Aggregating subannual timeseries data

The pyam package offers many tools to facilitate processing of scenario data. In this notebook, we illustrate methods to aggregate timeseries data that is given at a sub-annual resolution using timeslices (seasons, representative days, etc.).

The features for working with subannual time resolution are still in an experimental status. The functions illustrated in this tutorial are operational and tested, but other tools such as the plotting library may not work as expected (yet) when working with subannual data.

Overview

This notebook illustrates the following features:

  1. Import data from file and inspect the scenario

  2. Aggregate timeseries data given at a sub-annual time resolution to a yearly value


0. Import data from file and inspect the scenario

The stylized scenario used in this tutorial has data for primary-energy timeseries for two subannual timeslices summer and winter.

[1]:
from pyam import IamDataFrame

df = IamDataFrame(data="tutorial_data_subannual_time.csv")
[INFO] 12:04:53 - pyam.core: Reading file tutorial_data_subannual_time.csv
/home/docs/checkouts/readthedocs.org/user_builds/pyam-iamc/checkouts/latest/pyam/utils.py:318: FutureWarning: The previous implementation of stack is deprecated and will be removed in a future version of pandas. See the What's New notes for pandas 2.1.0 for details.
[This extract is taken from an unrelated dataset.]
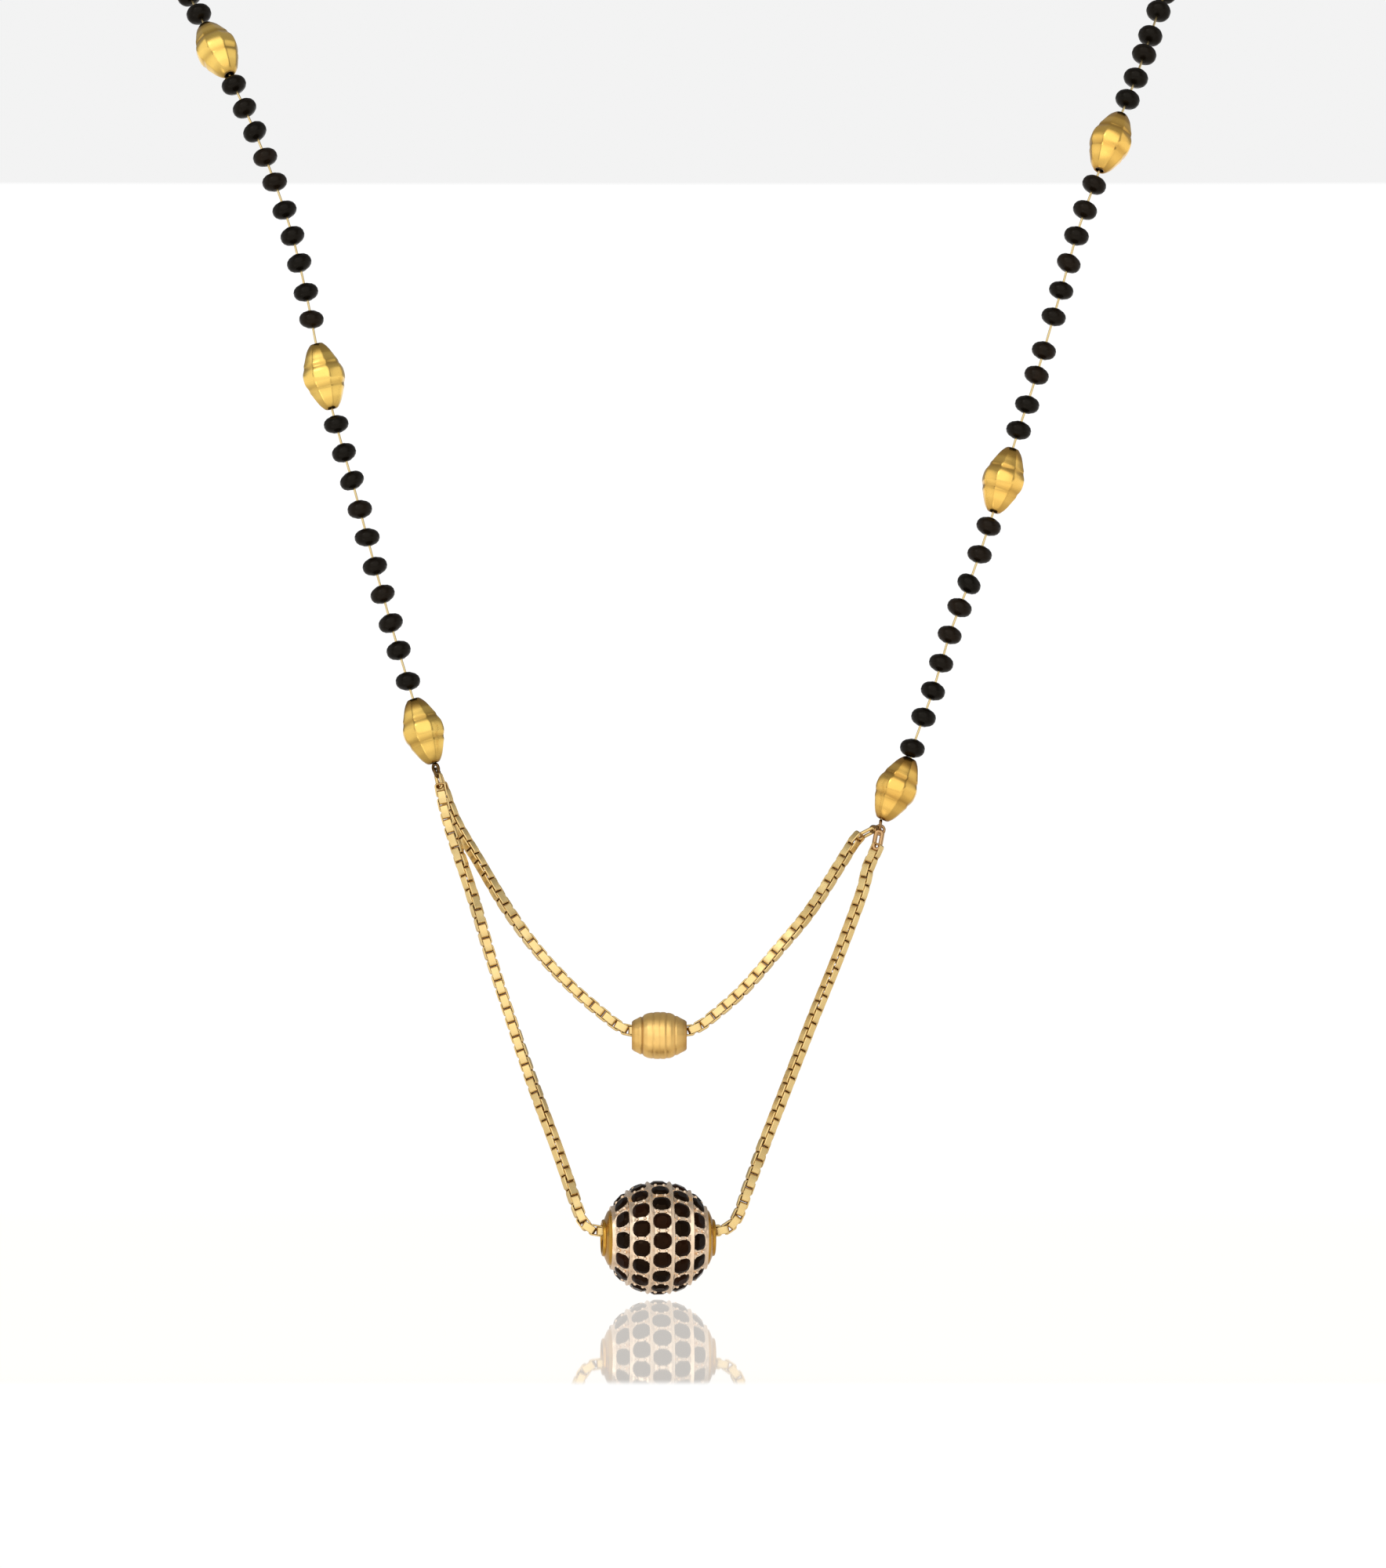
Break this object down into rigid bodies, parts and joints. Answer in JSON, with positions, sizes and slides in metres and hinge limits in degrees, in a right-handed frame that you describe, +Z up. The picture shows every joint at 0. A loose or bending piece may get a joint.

Specify future_stack=True to adopt the new implementation and silence this warning.
  .stack(dropna=True)
[2]:
df.timeseries()
[2]:
2005 2010
model scenario region variable unit subannual
model_a scen_a World Primary Energy EJ/y summer 3.6 4.5
winter 8.4 10.5
Primary Energy|Coal EJ/y summer 2.7 3.0
winter 6.3 7.0

1. Aggregating timeseries across sub-annual timesteps

Per default, the aggregate_time() function aggregates (by summation) the data from all sub-annual timesteps (given in the column subannual) to a year value.

The function returns an IamDataFrame, so we can use timeseries() to display the resulting data.

[3]:
df.aggregate_time("Primary Energy").timeseries()
[3]:
2005 2010
model scenario region variable unit subannual
model_a scen_a World Primary Energy EJ/y year 12.0 15.0

The function also supports directly appending the aggregated data to the original IamDataFrame. You can also pass a a list of variables, or call variables() to perform the aggregation on all timeseries data.

A user can also manually set the “target” sub-annual value and the components to be aggregated; for example, this can then be used to process an aggregate of hourly data to monthly values.

You will notice that the following cell returns a larger dataset compared to calling the same function above.

[4]:
df.aggregate_time(
    df.variable, value="year", components=["summer", "winter"], append=True
)
[5]:
df.timeseries()
[5]:
2005 2010
model scenario region variable unit subannual
model_a scen_a World Primary Energy EJ/y summer 3.6 4.5
winter 8.4 10.5
year 12.0 15.0
Primary Energy|Coal EJ/y summer 2.7 3.0
winter 6.3 7.0
year 9.0 10.0